While @Home told me that cable modems are “always” connected to the Internet, mine has had too many problems. It did not connect at all the last time I was on the computer (sometime yesterday) and customer service was unable to come up with a solution. While I was typing out an essay today, it finally connected.
Has anyone else had similar problems? Isn’t this one of the reasons why I left a regular telephone connection?
Krish, we’ve had problems with our cable modem on occasion as well. It was very easy to get angry and reconsider a dial-up, until I realized that it’s still a fairly new technology…they’re still working on it, expanding it, etc.

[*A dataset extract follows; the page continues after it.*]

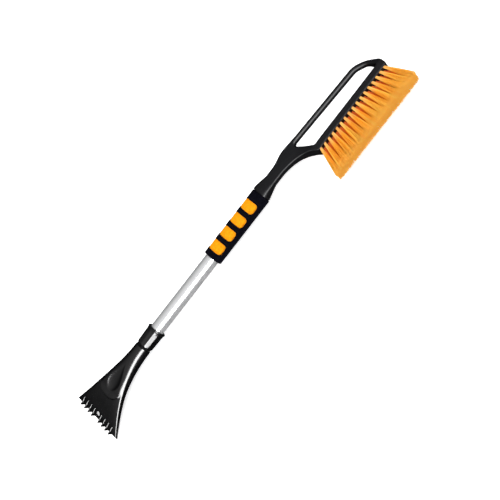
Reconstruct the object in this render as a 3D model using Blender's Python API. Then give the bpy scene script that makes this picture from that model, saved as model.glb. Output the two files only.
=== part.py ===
"""Snow brush with a detachable ice scraper.

The tool lies flat: the shaft runs along X with the scraper at -X and the brush head at +X,
the bristles point to -Y, the loop handle is on the +Y side and the thumb rest faces +Z.
Lengths are written in millimetres along the shaft's own axis and turned to metres by MM.
The finished parts are moved together, so that the origin is the bottom centre of their box.
"""

import math

import bmesh
import bpy
from mathutils import Vector

MM = 0.001
GAP = 0.3                      # free space between two pieces that touch

# Shaft tube
TUBE_R = 11.0
TUBE_BORE_R = 10.0
TUBE_START = -196.0
TUBE_END = 68.0

# Foam grip
GRIP_START = -43.9
GRIP_END = 74.6
GRIP_R = 15.0
COVER_WALL = 1.2
END_WALL = 2.4
WINDOW_COUNT = 4
WINDOW_FIRST = -25.2           # centre of the window nearest the scraper
WINDOW_PITCH = 25.2
WINDOW_LENGTH = 17.0
WINDOW_CENTRE_DEG = 10.0       # from +Z towards +Y
WINDOW_HALF_DEG = 70.0
WINDOW_CORNER = 5.5

# Lock collar and the collet inside it
COLLAR_START = -212.0
COLLAR_END = -180.0
COLLAR_NOSE_R = 12.2
COLLAR_SMALL_R = 13.1
COLLAR_BIG_R = 14.0
COLLAR_LIP_R = 15.1
COLLAR_BORE_R = TUBE_R + GAP + 0.05
CAM_BORE_R = COLLAR_BORE_R + 0.01    # inside the cam stretch, before the cam shape is pressed in
COLLAR_FLUTES = 12
FLUTE_DEPTH = 0.45
CAM_DEPTH = 0.35               # how far the bore clears the collet when the collar is open
COLLET_FLANGE_R = 11.6
COLLET_FLANGE = 2.0
COLLET_END = -165.0
SLOT_WIDTH = 1.6
SLOT_END = -188.0

# Scraper stub, its key flat and its pin
SPIGOT_R = 7.4
SPIGOT_FLAT = 6.2              # distance of the key flat from the axis, on the -Z side
SPIGOT_START = -241.0
SPIGOT_END = -170.0
PIN_R = 1.5
PIN_X = -228.0
PIN_TOP = 4.0
PIN_BOTTOM = -11.6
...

There are a couple of tricks I picked up from @home’s CSRs. They’re a pain in the ass, but anyway… The least painless is to right-click on Network Neighborhood and choose Properties>TCP/IP->@home USB-ethernet adapter and make sure that “Obtain and IP address automatically” is selected. Then go to the WINS configuration tab and select “Use DHCP for WINS resolution”. After you click OK, restart and try to connect again. More often than not, that works just fine. If you still have trouble, (this is the really annoying one):
Shut down the computer. Disconnect your ethernet adapter. Restart the computer. As soon as it gets done grunting and whirring, shut it down again. Reconnect the adapter. Restart the computer. Try to connect. If that fails, you have two options:
You can remain calm, chalk it up to bad timing and curl up with a book.
You can disconnect the modem entirely, take it outside, and see how well it takes a beating. I recommend an anvil, but not everyone has one of those. Your everyday, garden-variety sledgehammer oughta do the trick.

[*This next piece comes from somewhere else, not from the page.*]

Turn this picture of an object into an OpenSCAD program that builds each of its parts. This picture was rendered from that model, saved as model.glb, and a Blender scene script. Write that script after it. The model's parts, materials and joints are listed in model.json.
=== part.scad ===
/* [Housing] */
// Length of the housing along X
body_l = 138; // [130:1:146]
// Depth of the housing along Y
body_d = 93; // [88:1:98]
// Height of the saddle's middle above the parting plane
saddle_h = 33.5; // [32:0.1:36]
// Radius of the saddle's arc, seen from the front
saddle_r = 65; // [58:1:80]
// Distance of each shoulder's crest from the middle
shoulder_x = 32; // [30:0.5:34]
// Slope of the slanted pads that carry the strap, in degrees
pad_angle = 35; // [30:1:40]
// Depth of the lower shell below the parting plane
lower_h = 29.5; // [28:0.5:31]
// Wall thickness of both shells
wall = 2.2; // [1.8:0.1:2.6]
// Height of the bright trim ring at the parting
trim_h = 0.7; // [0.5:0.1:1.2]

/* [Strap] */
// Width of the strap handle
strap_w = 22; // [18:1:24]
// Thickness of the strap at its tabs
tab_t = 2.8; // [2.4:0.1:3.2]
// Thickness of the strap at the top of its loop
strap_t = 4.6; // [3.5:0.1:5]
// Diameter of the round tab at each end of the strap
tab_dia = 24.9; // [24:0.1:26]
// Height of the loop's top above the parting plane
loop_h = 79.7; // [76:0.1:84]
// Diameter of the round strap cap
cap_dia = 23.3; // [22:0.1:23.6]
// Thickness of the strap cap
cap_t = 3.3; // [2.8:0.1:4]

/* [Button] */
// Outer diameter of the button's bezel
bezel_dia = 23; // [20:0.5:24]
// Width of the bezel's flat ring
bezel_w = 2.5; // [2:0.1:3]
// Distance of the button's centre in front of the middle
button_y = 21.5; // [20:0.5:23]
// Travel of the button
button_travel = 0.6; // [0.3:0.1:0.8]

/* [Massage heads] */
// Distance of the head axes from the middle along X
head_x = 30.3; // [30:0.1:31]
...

“…all the prettiest girls live in Des Moines…”
–Jack Kerouac, On the Road
Whoa whoa whoa…before you start changing anything in the Network Neighborhood, but very certain of what you’re doing. Unless you know for a fact that it’s set up the same way ChrisCTP’s system is set up, you could cause all sorts of problems. There are a bunch of ways they could have the network set-up, and you may change a setting that has been put that way for a reason. Unless you know about TCP/IP protocal, or what a DHCP server is, and what it does, I do not recomed you change those settings.
My usual trick is to shut off power to my cable modem restart it, see if it connects, and repeat the process if it doesn’t. This usually works by the second or third time that I do it.

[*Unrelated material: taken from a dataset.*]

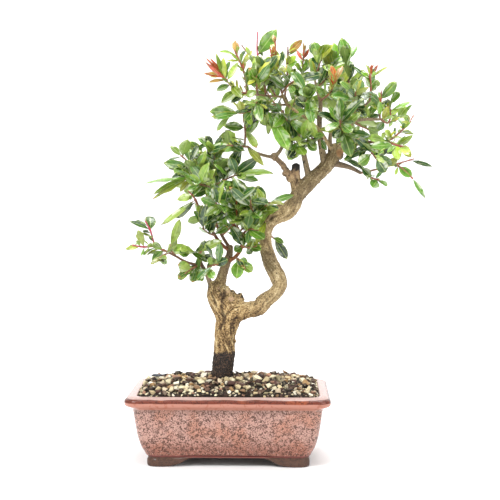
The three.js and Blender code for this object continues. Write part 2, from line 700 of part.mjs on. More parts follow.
/**
 * A round branch that follows a smooth line through points [x, y, z, radius].
 * A thin thread is extruded along the line, then each of its rings is widened to its own radius.
 */
function branch(points, sides, stepLength, swell = 0) {
  const thread = 0.05;
  const line = new THREE.CatmullRomCurve3(points.map(([x, y, z]) => new THREE.Vector3(x, y, z)));
  const steps = Math.max(points.length - 1, Math.round(line.getLength() / stepLength));
  const corners = Array.from({ length: sides }, (_, i) => {
    const angle = (i / sides) * 2 * Math.PI;
    return [thread * Math.cos(angle), thread * Math.sin(angle)];
  });
  const geometry = new THREE.ExtrudeGeometry(outline(corners), {
    steps, bevelEnabled: false, extrudePath: line,
  });
  const centres = line.getSpacedPoints(steps);
  const radii = centres.map((_, i) => radiusAt(points, line.getUtoTmapping(i / steps)) + swell);
  const place = geometry.attributes.position;
  const corner = new THREE.Vector3();
  for (let i = 0; i < place.count; i += 1) {
    corner.fromBufferAttribute(place, i);
    const ring = nearestIndex(centres, corner);
    corner.sub(centres[ring]).multiplyScalar(radii[ring] / thread).add(centres[ring]);
    place.setXYZ(i, corner.x, corner.y, corner.z);
  }
  return solidOf(geometry);
}

/** The radius at share t of the way through points [x, y, z, radius]. */
function radiusAt(points, t) {
  const reach = t * (points.length - 1);
  const before = Math.min(Math.floor(reach), points.length - 2);
  return THREE.MathUtils.lerp(points[before][3], points[before + 1][3], reach - before);
}

function nearestIndex(centres, point) {
  let nearest = 0;
  centres.forEach((centre, i) => {
    if (centre.distanceToSquared(point) < centres[nearest].distanceToSquared(point)) nearest = i;
  });
  return nearest;
}

/** The biggest of a solid's separate pieces. */
function largestPiece(solid) {
  return solid.decompose().reduce((best, piece) => (piece.volume() > best.volume() ? piece : best));
}

// ---------------------------------------------------------------------------------------------
// Pot
// ---------------------------------------------------------------------------------------------

/** A rectangle with round corners, around the origin. */
function roundedRectangle(halfWidth, halfDepth, radius) {
  const shape = new THREE.Shape();
  const x = halfWidth - radius;
  const y = halfDepth - radius;
  shape.absarc(x, y, radius, 0, Math.PI / 2);
  shape.absarc(-x, y, radius, Math.PI / 2, Math.PI);
  shape.absarc(-x, -y, radius, Math.PI, 1.5 * Math.PI);
  shape.absarc(x, -y, radius, 1.5 * Math.PI, 2 * Math.PI);
  return shape;
}

/** A block whose plan keeps the pot's outline and whose half-width follows rows of [height, half-width]. */
function potBlock(rows, inset = 0) {
  const geometry = new THREE.ExtrudeGeometry(
    roundedRectangle(POT_HALF_WIDTH, POT_HALF_DEPTH, POT_CORNER_RADIUS),
    {
      depth: rows.length - 1, steps: rows.length - 1, bevelEnabled: false,
      curveSegments: POT_CORNER_STEPS,
    },
  );
  const place = geometry.attributes.position;
  for (let i = 0; i < place.count; i += 1) {
    const [height, halfWidth] = rows[Math.round(place.getZ(i))];
    const narrower = POT_HALF_WIDTH - halfWidth + inset;
    place.setXYZ(
      i,
      place.getX(i) * (1 - narrower / POT_HALF_WIDTH),
      place.getY(i) * (1 - narrower / POT_HALF_DEPTH),
      height,
    );
  }
  return solidOf(geometry);
}

/** The tunnel under the floor between two feet, as a solid that runs along Y. */
function footTunnel(flatInner, archTop, halfLength) {
  const side = ARCH_CURVE.map(([across, up]) => [
    THREE.MathUtils.lerp(flatInner, archTop, across), up * FLOOR_UNDERSIDE,
  ]);
  const otherSide = side.map(([x, z]) => [-x, z]).reverse();
  const belowTable = [[-flatInner, -1], [flatInner, -1]];
  const geometry = new THREE.ExtrudeGeometry(outline([...belowTable, ...side, ...otherSide]), {
    depth: 2 * halfLength, bevelEnabled: false,
  });
  geometry.translate(0, 0, -halfLength);
  geometry.rotateX(Math.PI / 2);
  return solidOf(geometry);
}

function potSolid() {
  let pot = potBlock(POT_OUTSIDE).subtract(potBlock(POT_INSIDE));
  pot = pot.subtract(footTunnel(FOOT_FLAT_INNER_X, FOOT_ARCH_TOP_X, POT_HALF_DEPTH));
  pot = pot.subtract(footTunnel(FOOT_FLAT_INNER_Y, FOOT_ARCH_TOP_Y, POT_HALF_WIDTH).rotate([0, 0, 90]));
  for (const x of [-DRAIN_HOLE_X, DRAIN_HOLE_X]) {
    pot = pot.subtract(uprightPin(DRAIN_HOLE_RADIUS, x, 0, 0, 2 * FLOOR_TOP));
  }
  return pot;
}

// ---------------------------------------------------------------------------------------------
// Drainage, soil and grit
// ---------------------------------------------------------------------------------------------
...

Two days ago, however, nothing I tried worked. I called @Home, and they were clueless. Suddenly, it connected yesterday while I was typing up an essay.
I don’t want to go back to dial-up, but I still want to have access to the Internet during those instances when the cable modem starts acting up.
We called in the @Home technicians, and they have recently switched to a new splitter that is more effective than the one that they previously used. This may have been the problem. On the up side, my connection is much faster than before.